**Given request**
Restate the whole listing exactly.

**Dataset content**
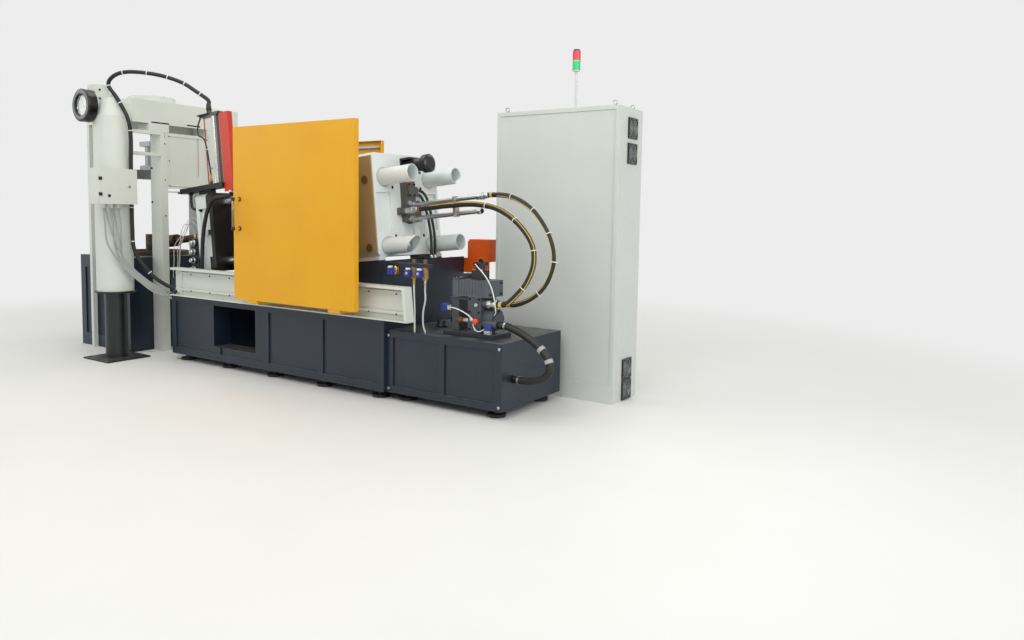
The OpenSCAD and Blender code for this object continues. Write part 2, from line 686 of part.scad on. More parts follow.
module rear_guard() color("#E5AE12") machine_frame() {
  y = [door_face_y - door_rim - 30, door_face_y - 30];
  x = [guard_left, guard_left + door_w];
  difference() {
    block(x, y, [door_bottom, door_bottom + door_h]);
    block([x[0] + door_sheet, x[1] - door_sheet], [y[0] - eps, y[1] - door_sheet],
      [door_bottom + door_sheet, door_bottom + door_h - door_sheet]);
  }
  for (px = [x[0] + guard_foot_inset, x[1] - guard_foot_inset - guard_foot_w])
    block([px, px + guard_foot_w], [bed_half_w + rail_depth, y[1] - door_sheet + eps],
      [rail_bottom + rail_h - guard_foot_h, rail_bottom + rail_h]);
  translate([0, y[1] - door_sheet - guard_cylinder_d / 2 + eps, guard_rod_z]) {
    rod_x([x[0] + door_sheet - eps, x[0] + door_w / 2], guard_cylinder_d);
    rod_x([x[0] + door_w / 2 - eps, x[1] - door_sheet + eps], guard_rod_d);
  }
}

// Furnace end
module furnace_body() color("#1C2534") machine_frame() difference() {
  block([-furnace_right - furnace_length, -furnace_right], [-furnace_half_w, furnace_half_w], [0, furnace_h]);
  translate([-furnace_right - furnace_length / 2, 0, 0]) rod_z([furnace_h / 2, furnace_h + eps], pot_d);
  both_sides() block([-furnace_right - furnace_length + 80, -furnace_right - 80],
    [furnace_half_w - recess_depth, furnace_half_w + eps], [120, furnace_h - 120]);
}
pot_x = -furnace_right - furnace_length / 2;
pot_wall = 30;
pot_rim_h = 40;
module furnace_pot() color("#5A5046") machine_frame() translate([pot_x, 0, 0]) difference() {
  union() {
    rod_z([furnace_h, furnace_h + pot_rim_h], pot_d + 80);
    rod_z([furnace_h / 2, furnace_h + eps], pot_d - 2);
  }
  rod_z([furnace_h / 2 + pot_wall, furnace_h + pot_rim_h + eps], pot_d - 2 * pot_wall);
}
yoke_z = 1660;
yoke_h = 90;
yoke_column = 100;
yoke_inset = 20;
shot_cylinder_h = 290;
plunger_d = 50;
goose_top = axis_z + pot_x * tan(clamp_tilt) + 90;
shot_d = 150;
shot_head_w = 180;
module shot_unit() color("#7C8084") machine_frame() translate([pot_x, 0, 0]) {
  both_sides() block(yoke_column / 2 * [-1, 1], [furnace_half_w - yoke_column, furnace_half_w - yoke_inset],
    [furnace_h, yoke_z + eps]);
  block((yoke_column / 2 + yoke_inset) * [-1, 1], (furnace_half_w - yoke_inset) * [-1, 1],
    [yoke_z, yoke_z + yoke_h]);
  // Shot cylinder between two square heads, over the plunger rod
  rod_z([yoke_z + yoke_h - eps, yoke_z + yoke_h + shot_cylinder_h], shot_d);
  for (z = [yoke_z + yoke_h, yoke_z + yoke_h + shot_cylinder_h - yoke_column / 2])
    block(shot_head_w / 2 * [-1, 1], shot_head_w / 2 * [-1, 1], [z, z + yoke_column / 2]);
  rod_z([goose_top, yoke_z + eps], plunger_d);
}
spout_d = 120;
spout_end_u = -1120;
goose_d = 170;
module nozzle() color("#54504B") {
  clamp_frame() {
    rod_x([spout_end_u, -2], nozzle_d);
    rod_x([pot_x / cos(clamp_tilt), spout_end_u + eps], spout_d);
  }
  machine_frame() translate([pot_x, 0, 0]) rod_z([furnace_h / 2 + 60, goose_top], goose_d);
}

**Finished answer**
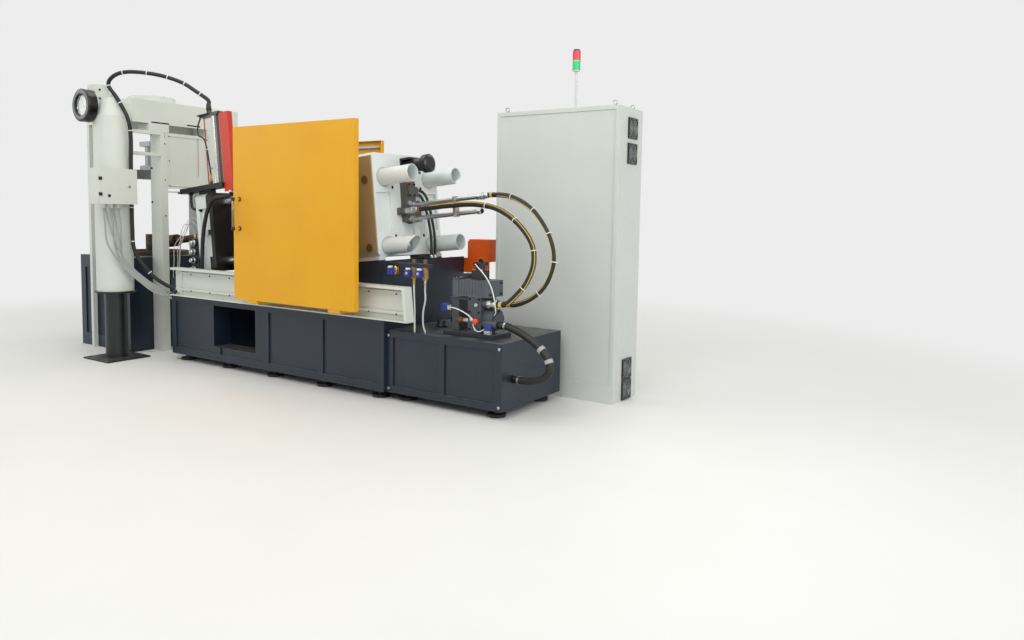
The OpenSCAD and Blender code for this object continues. Write part 2, from line 686 of part.scad on. More parts follow.
module rear_guard() color("#E5AE12") machine_frame() {
  y = [door_face_y - door_rim - 30, door_face_y - 30];
  x = [guard_left, guard_left + door_w];
  difference() {
    block(x, y, [door_bottom, door_bottom + door_h]);
    block([x[0] + door_sheet, x[1] - door_sheet], [y[0] - eps, y[1] - door_sheet],
      [door_bottom + door_sheet, door_bottom + door_h - door_sheet]);
  }
  for (px = [x[0] + guard_foot_inset, x[1] - guard_foot_inset - guard_foot_w])
    block([px, px + guard_foot_w], [bed_half_w + rail_depth, y[1] - door_sheet + eps],
      [rail_bottom + rail_h - guard_foot_h, rail_bottom + rail_h]);
  translate([0, y[1] - door_sheet - guard_cylinder_d / 2 + eps, guard_rod_z]) {
    rod_x([x[0] + door_sheet - eps, x[0] + door_w / 2], guard_cylinder_d);
    rod_x([x[0] + door_w / 2 - eps, x[1] - door_sheet + eps], guard_rod_d);
  }
}

// Furnace end
module furnace_body() color("#1C2534") machine_frame() difference() {
  block([-furnace_right - furnace_length, -furnace_right], [-furnace_half_w, furnace_half_w], [0, furnace_h]);
  translate([-furnace_right - furnace_length / 2, 0, 0]) rod_z([furnace_h / 2, furnace_h + eps], pot_d);
  both_sides() block([-furnace_right - furnace_length + 80, -furnace_right - 80],
    [furnace_half_w - recess_depth, furnace_half_w + eps], [120, furnace_h - 120]);
}
pot_x = -furnace_right - furnace_length / 2;
pot_wall = 30;
pot_rim_h = 40;
module furnace_pot() color("#5A5046") machine_frame() translate([pot_x, 0, 0]) difference() {
  union() {
    rod_z([furnace_h, furnace_h + pot_rim_h], pot_d + 80);
    rod_z([furnace_h / 2, furnace_h + eps], pot_d - 2);
  }
  rod_z([furnace_h / 2 + pot_wall, furnace_h + pot_rim_h + eps], pot_d - 2 * pot_wall);
}
yoke_z = 1660;
yoke_h = 90;
yoke_column = 100;
yoke_inset = 20;
shot_cylinder_h = 290;
plunger_d = 50;
goose_top = axis_z + pot_x * tan(clamp_tilt) + 90;
shot_d = 150;
shot_head_w = 180;
module shot_unit() color("#7C8084") machine_frame() translate([pot_x, 0, 0]) {
  both_sides() block(yoke_column / 2 * [-1, 1], [furnace_half_w - yoke_column, furnace_half_w - yoke_inset],
    [furnace_h, yoke_z + eps]);
  block((yoke_column / 2 + yoke_inset) * [-1, 1], (furnace_half_w - yoke_inset) * [-1, 1],
    [yoke_z, yoke_z + yoke_h]);
  // Shot cylinder between two square heads, over the plunger rod
  rod_z([yoke_z + yoke_h - eps, yoke_z + yoke_h + shot_cylinder_h], shot_d);
  for (z = [yoke_z + yoke_h, yoke_z + yoke_h + shot_cylinder_h - yoke_column / 2])
    block(shot_head_w / 2 * [-1, 1], shot_head_w / 2 * [-1, 1], [z, z + yoke_column / 2]);
  rod_z([goose_top, yoke_z + eps], plunger_d);
}
spout_d = 120;
spout_end_u = -1120;
goose_d = 170;
module nozzle() color("#54504B") {
  clamp_frame() {
    rod_x([spout_end_u, -2], nozzle_d);
    rod_x([pot_x / cos(clamp_tilt), spout_end_u + eps], spout_d);
  }
  machine_frame() translate([pot_x, 0, 0]) rod_z([furnace_h / 2 + 60, goose_top], goose_d);
}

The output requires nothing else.